„Lebensmittel müssen leben“
Als Koch hat der Türkheimer Küchenmeister Jörg Richter die Welt erobert. Mit seiner kulinarischen Erfahrung und viel Kreativität hat er sich ein zweites berufliches Standbein geschaffen: Als Fotograf setzt er Speisen ins rechte Licht
Türkheim/Bad Wörishofen Wer Jörg Richter in seinem Keller-Studio im Türkheimer Höllweberweg besucht, der sollte sich besser vorher sattessen: Wer hungrig hierher kommt, dem läuft buchstäblich das Wasser im Mund zusammen angesichts der unzähligen Fotos von prächtig angerichteten Gaumengenüsse, die jeden Zentimeter der Studiowände bedecken. Neben seinem Hauptberuf als Küchenmeister hat sich Jörg Richter ein zweites Standbein geschaffen: Als „Food-Fotograf“setzt er die edelsten Lebensmittel gekonnt in Szene.

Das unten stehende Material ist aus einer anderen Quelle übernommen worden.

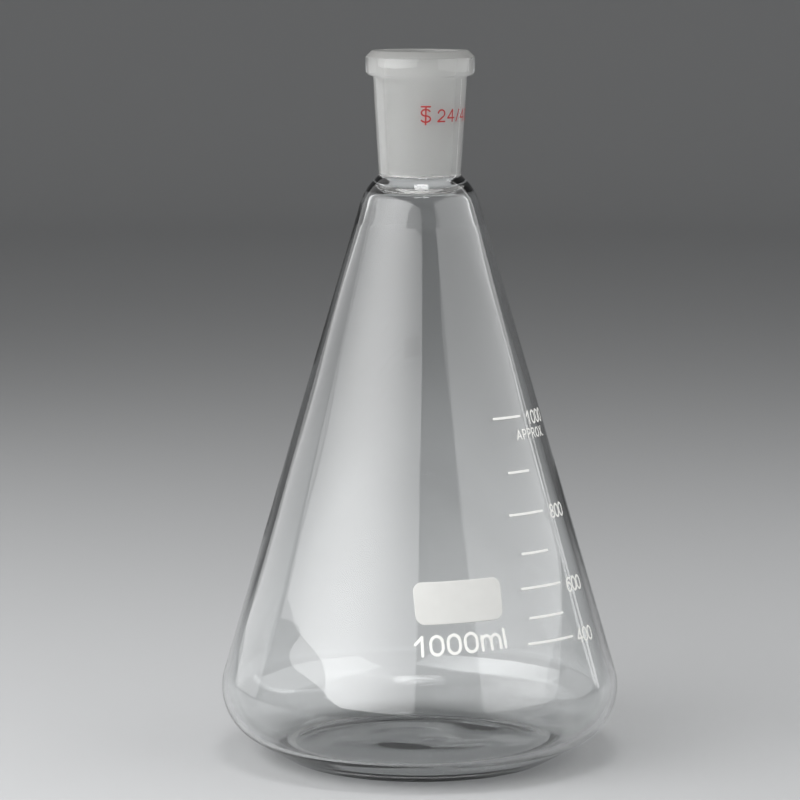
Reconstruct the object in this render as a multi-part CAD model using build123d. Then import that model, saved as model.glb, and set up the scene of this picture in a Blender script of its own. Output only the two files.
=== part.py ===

So sieht also „kreatives Chaos“aus: überall Fotos, Dekogegenstände vom uralten Kupfertopf bis zum verwitterten Ziegelstein, Urkunden, Figuren, eine mannshohe Baumrinde, Fotokoffer, selbst gebaute Schränke – und mitten in dem bunten Sammelsurium top-moderne Technik. Kernstück ist die sündteure Vollformatkamera, hinter der sich Jörg Richter am wohlsten fühlt.
Oder doch nicht? „Es ist die Mischung, die das Fotografieren für mich so interessant macht: Ich kann alle meine Ideen, meine ganze Kreativität ein- und umsetzen – auch wenn ich dazu immer wieder improvisieren muss“, sagt der 56-jährige Türkheimer schmunzelnd.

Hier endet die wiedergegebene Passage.